Settlement Agreement Terms in Commission Lawsuits Approved by Court

By Trey Van Dyke
November 21, 2023

If you’re keeping up with our coverage of the line of commission lawsuits across the country, you’ll recall that several national real estate companies settled with the class-action plaintiffs a month-or-so before trial commenced in the first case. The parties that did not settle: National Association of Realtors®, Keller Williams, and Berkshire Hathaway HomeServices, were hit with a whopping $1.8 billion to potentially $5.4 billion jury award in favor of the plaintiffs. This was the Burnett trial. The Moehler trial starts in mid-2024, and the same law firm representing the class-action plaintiffs just opened another case in Gibson that attempts to ropes-in several other national real estate companies. If you’re scratching your head wondering why all these lawsuits are going after NAR and national brokers at the same time, here’s a brief background:

This is not new, historically speaking. Like it or not, the federal government has had its targets set on what it deems “commission price fixing” for several decades. The history of this saga up to the 1980s is detailed in a comprehensive industry report from the Federal Trade Commission (FTC). If you’re desperate for a light coffee table reader I would look elsewhere, but alas, here it is: FTC Staff Report: The Residential Real Estate Brokerage Industry (The Butters Report), found on Google Books: Surprisingly, the 1983 report contains some of the same language used in the recent lawsuits. Relying on arguments that real estate was not “interstate commerce,” (a legal battle lost in time; See Wickard v. Filburn, Gonzales v. Raich) and therefore not subject to the Sherman Anti-Trust Act, brokers across the country were using a set fee schedule prior to the 1950s. After the US v. NAREB decision, NAR stopped requiring the set fee schedule and merely suggested the same fee schedule. After growing federal tensions, NAR issued guidance to local boards and MLS’ to not “fix, control, recommend, suggest or maintain commission rates or fees for services rendered by Members.” (NAR “Fourteen Point Policy,” November 15, 1971). A series of criminal and civil actions against brokers for “price-fixing” in some way has continued to the 2020s. It seems the federal government’s interest in the topic directly correlates with home values. In 2020, the Department of Justice (DoJ) went after NAR alleging, you guessed it, that NAR’s policies resulted in a lessening of competition to the detriment of home buyers. The lawsuit was settled, but then the DoJ “withdrew” the settlement in July 2021 when the Administration changed hands and the case is currently under appeal. The DoJ has filed amicus briefs in support of every civil litigant that has gone after NAR, including in the three class-action lawsuits mentioned above.

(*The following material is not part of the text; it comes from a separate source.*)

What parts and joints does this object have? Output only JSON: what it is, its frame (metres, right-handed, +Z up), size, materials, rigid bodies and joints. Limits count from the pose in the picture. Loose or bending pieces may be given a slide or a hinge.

As you can see, the three class-action lawsuits are just the tip of the iceberg in the long-running history of the commission competition debate. While the damage amounts in the trial are indeed attention grabbing, the settlement agreements recently approved by the court allow us to peer into what future practice and policy changes might look like. As a part of the September settlements, Anywhere Real Estate (consisting of the brands: Better Homes and Gardens, Century 21, Coldwell Banker, Corcoran, Sotheby’s…) and Re/Max agreed to implement real estate practice changes throughout their franchises and agents. These will likely be the foundation for policy changes, by region, throughout the country. A summary of practice changes in the settlement:

• Brokerages and their agents are prohibited from claiming buyer agent services are free.
• Brokerages must include listing broker’s offer of compensation for prospective buyers’ agents as soon as possible in each active listing, consistent with MLS rules.
• Brokerages and their agents are prohibited from using technology, or manually sorting listings by offers of compensation, unless requested by the client.
• Brokerages will not require agents to belong to NAR or follow the NAR Code of Ethics Handbook or MLS Handbook.
• Brokerages will require agents to clearly disclose commissions are not set by law and are fully negotiable.
• Brokerages will eliminate minimum commission requirements, express or implied.

Given the significant damages awarded at trial in Burnett, it would not be surprising if other national brokerages settle in Moehrl and Gibson. Therefore, the practice changes in these settlements may become the de facto policy changes to the industry, forced by acceptance of the largest national brands. As we highlighted in a previous blog on the subject, regardless of the outcome, buyer agent commissions look to become a more negotiable aspect of contract negotiations than they currently are and of course, there will always be more disclosures.

The information presented in this Article is not to be taken as legal advice. Every person’s situation is different. If you have received a letter threatening legal action or are facing a legal issue of any kind, get competent legal advice in your state immediately so that you can determine your best options.